This is the repository for my portfolio projects for the course CS 4375 @ utdallas.
Here is a link to the overview document prefacing different machine learning branches algorithms.
The link emulates a variety of functions: sum, mean, median, range, covariance, and correlation found in R using C++. The data is from a given csv "Boston.csv" which is in the same folder. In the data file, there are two columns labeled rm
and medv
, for both of these, the sum, mean, median, and range are found; and the covariance and correlation are calculated between both of them.
The link points to linear and logistic regression model implementations on two sets of data, doing exploratory data analysis, and reporting of the findings, along with visualizations.
The logistic regression and naive bayes algorithms are implemented via c++, exploring how those models work from scratch. In addition, summary document explores and reviews the turn out those algorithms with respect to the titanic dataset, as well as discussing generative classifiers versus discriminative classifiers and reproducible research in machine learning.

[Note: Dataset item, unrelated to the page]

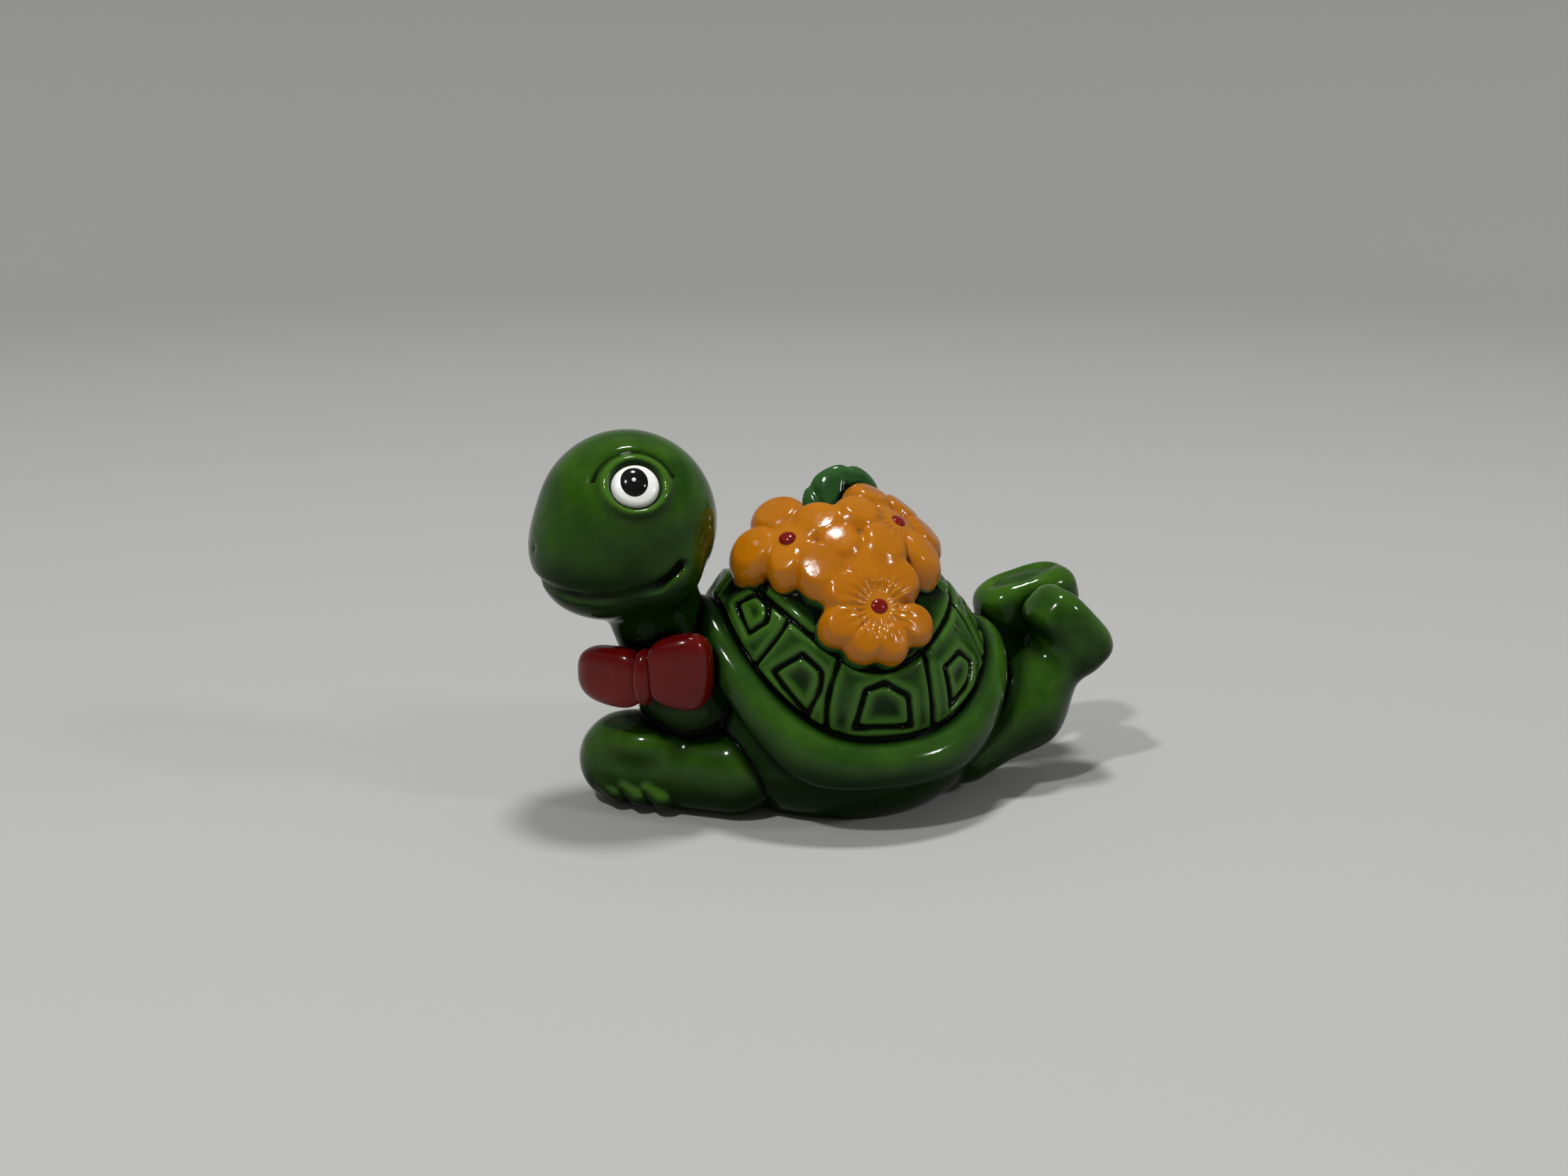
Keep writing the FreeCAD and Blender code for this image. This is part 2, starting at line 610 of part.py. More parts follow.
flowers = []
dots = []
for flower_name, flower_share in FLOWER_SHARES.items():
    petals, dot = make_flower(flower_name, flower_share)
    finish(f"{flower_name}_centre", less(f"{flower_name}_centre_form", dot, dots + [dome]))
    dots.append(dot)
    flowers.append((flower_name, petals))
placed = []
for flower_name, petals in flowers:
    finish(flower_name, less(f"{flower_name}_form", petals, dots + placed + [dome]))
    placed.append(petals)
leaf = leaf_form()
finish("leaf", less("leaf_cut", leaf, placed + [dome]))

head, jaw = head_forms()
eyes = []
for side, across in (("left", -1), ("right", 1)):
    ball, pupil, glint = eye_forms(side, across)
    finish(f"{side}_eye_glint", glint)
    finish(f"{side}_pupil", less(f"{side}_pupil_cut", pupil, [glint]))
    finish(f"{side}_eye", less(f"{side}_eye_cut", ball, [pupil, glint]))
    eyes += [ball, pupil]
finish("head", less("head_cut", head, eyes))
finish("lower_jaw", less("jaw_cut", jaw, [head]))

table = space_over_table("table_space")
under_rim = under_shell("under_rim", 0)
finish("shell_rim", rim)
finish("shell_dome", less("dome_cut", core, [under_rim, rim]))

chest = ellipsoid("chest_form", ("Sizes.chest_length", "Sizes.chest_width", "Sizes.chest_height"),
                  ("-Sizes.chest_forward", "0", "Sizes.chest_centre_height"))
neck = neck_form()
finish("neck", less("neck_cut", neck, [head, jaw, rim]))
knot, wings = bow_forms()
finish("bow_knot", less("knot_cut", knot, [neck, chest]))
finish("bow_front_wing", less("front_wing_cut", wings[0], [knot, neck, chest]))
finish("bow_rear_wing", less("rear_wing_cut", wings[1], [knot, neck, chest, rim]))

left_arm, right_arm = [both(f"{form.Name}_on_table", form, table) for form in arm_forms()]
fingers = finger_form()
finish("left_arm", less("left_arm_cut", left_arm, [rim]))
finish("right_hand_fingers", less("fingers_cut", fingers, [left_arm]))
finish("right_arm", less("right_arm_cut", right_arm, [left_arm, fingers, rim]))

left_leg, left_foot = leg_forms("left", -1)
right_leg, right_foot = leg_forms("right", 1)
finish("left_foot", left_foot)
finish("right_foot", less("right_foot_cut", right_foot, [left_foot]))
finish("left_leg", less("left_leg_cut", left_leg, [left_foot, right_foot, rim]))
finish("right_leg", less("right_leg_cut", right_leg, [left_foot, right_foot, left_leg, rim]))

finish("chest", less("chest_cut", chest, [neck, left_arm, right_arm, rim]))
belly = ellipsoid("belly_form", ("Sizes.belly_length", "Sizes.belly_width", "Sizes.belly_depth"),
                  ("0", "0", "Sizes.belly_centre_height"))
belly = both("belly_on_table", both("belly_under_shell", belly, under_rim), table)
finish("belly", less("belly_cut", belly, [rim, chest, left_arm, right_arm, fingers, left_leg, right_leg]))

doc.recompute()
for piece in doc.Objects:
    if any(word in piece.State for word in ("Invalid", "Error")):
        raise RuntimeError(f"{piece.Name} failed: {piece.State}")
os.makedirs("parts", exist_ok=True)
for piece in finished:
    shape = piece.Shape
    if shape.isNull() or not shape.isValid() or not shape.Solids:
        raise RuntimeError(f"{piece.Label} has no valid solid")
    shape.exportStep(f"parts/{piece.Label}.step")
    print(f"{piece.Label}: {len(shape.Solids)} solids, {shape.Volume:.1f} mm3")
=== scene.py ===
from math import cos, pi, radians, sin, sqrt

import bpy
import numpy as np
from mathutils import Euler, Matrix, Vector


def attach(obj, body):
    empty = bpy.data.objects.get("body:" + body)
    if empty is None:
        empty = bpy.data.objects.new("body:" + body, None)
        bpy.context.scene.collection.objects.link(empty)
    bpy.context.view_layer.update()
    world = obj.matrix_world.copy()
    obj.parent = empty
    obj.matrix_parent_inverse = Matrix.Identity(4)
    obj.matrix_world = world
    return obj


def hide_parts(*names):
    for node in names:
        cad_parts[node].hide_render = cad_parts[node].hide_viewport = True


# Turtle figurine, painted and glossy. Each form is a distance field in millimetres, in the frame of the
# solids, and becomes a mesh in metres. Fields are joined with soft fillets, as the forms of a moulding are.

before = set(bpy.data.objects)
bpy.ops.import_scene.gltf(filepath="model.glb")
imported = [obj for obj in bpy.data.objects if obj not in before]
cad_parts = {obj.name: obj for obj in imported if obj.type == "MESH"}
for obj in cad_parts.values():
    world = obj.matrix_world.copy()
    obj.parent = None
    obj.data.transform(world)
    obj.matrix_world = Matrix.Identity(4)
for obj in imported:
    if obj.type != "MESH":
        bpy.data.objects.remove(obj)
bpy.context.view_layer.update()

# Cell sizes in mm for the body, the shell, the small pieces and the volume that sets the painted shade in
# creases and hollows
VOXEL = 0.18
SHELL_VOXEL = 0.14
FINE_VOXEL = 0.125
HOLLOW_VOXEL = 0.3
MM = 0.001


# Distance fields. P is a tuple of three arrays: x, y and z.

def smooth_step(low, high, value):
    share = np.clip((value - low) / (high - low), 0, 1)
    return share * share * (3 - 2 * share)


def along(offset, ways):
    """How far an offset goes along each of several ways."""
    return [sum(offset[axis] * way[axis] for axis in range(3)) for way in ways]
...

The searching for similarity summary is available at the previous link. The part I was responsible for - in a group of four - was the regression portion, for which the R notebook for that is here.
The kernel and ensemble files explore support vector machines for regression (Notebook 1) and classification (Notebook 2), as well as Decision Trees, Random Forest, AdaBoost, and XGBoost ensemble methods (Notebook 3). In addition, the narrative document summary generalizes the actions that were taken on this assignment while exploring more about the inner workings, strengths, and weaknesses of these algorithms.